The department proved itself a better friend to civil rights activists during Robert Kennedy’s tenure as Attorney General. With John Doar leading the department’s Civil Rights Division, the government helped protect the Freedom Riders, forced the integration the University of Mississippi and prosecuted the murderers of civil rights workers. But Kennedy came to civil rights slowly and grudgingly. While he pressed segregationist governors to do right by their black citizens, he and his brother, John F. Kennedy, were careful not to scare unreconstructed Southern Democrats from the party.
Kennedy also authorized FBI surveillance of King. During the Kennedy and Johnson presidencies, civil rights workers risking their lives in the Jim Crow South saw J. Edgar Hoover’s FBI as unwilling to intervene while blacks were brutalized, and at worse, engaged in an active effort to undermine civil rights leaders. Myrlie Evers-Williams, widow of slain civil rights leader Medgar Evers said, “We saw the FBI only as an institution to keep people down... One that was not a friend, but one that was a foe.”

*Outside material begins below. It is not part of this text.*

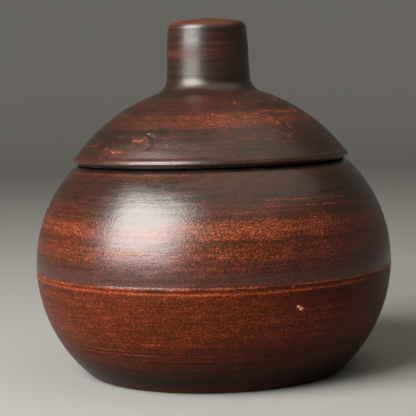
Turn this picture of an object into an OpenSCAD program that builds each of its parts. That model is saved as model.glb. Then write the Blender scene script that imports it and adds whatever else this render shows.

The suspicion of the FBI in the black community only grew during the Nixon administration, and justifiably so. Nixon’s counsel John Ehrlichman confessed in a 1994 interview, “The Nixon campaign in 1968, and the Nixon White House after that, had two enemies: the antiwar left and black people.” The FBI’s COINTELPRO operation, which began over a decade earlier, increasingly surveilled black leaders. Now, the government labeled advocates for civil rights the nation’s troublemakers, defining “law and order” as protecting white America from the violent activists.
About Nixon’s rhetoric, Marquette University professor Julia Azari told the Washington Post that “law and order” is “often a way to talk about race without talking about race. But its 1960s meaning also meant all people who were challenging the social order. As we’ve moved away from the era when politicians were making obvious racial appeals, the appeals have become more coded. The question becomes whose order, for whom does the law work.”
In a June 2020 interview, civil rights lawyer Bryan Stevenson said that “blacks emancipated from slavery believed that their rights, their dignity, their humanity was now going to be embraced, that they were going to be welcomed as full citizens of the United States.”
The Reconstruction amendments failed, he said, because, “We’re still committed to this doctrine of white supremacy.” Stevenson, who founded the Equal Justice Initiative, holds that the nation cannot overcome racial violence until it learns this history and recognizes it as an integral part of American history to the present day.
Langston Hughes, in his poem, “I, Too,” responds to Walt Whitman’s “I Hear America Singing,” which celebrates the diversity of America, yet makes no explicit mention of African Americans. Hughes reminds Whitman, in a poem that graces the history galleries of the Smithsonian’s National Museum of African American History and Culture, “I am the darker brother/They send me to eat in the kitchen.” He reminds us all, “I, too, sing America.”
Or, in today’s parlance, Black Lives Matter, too.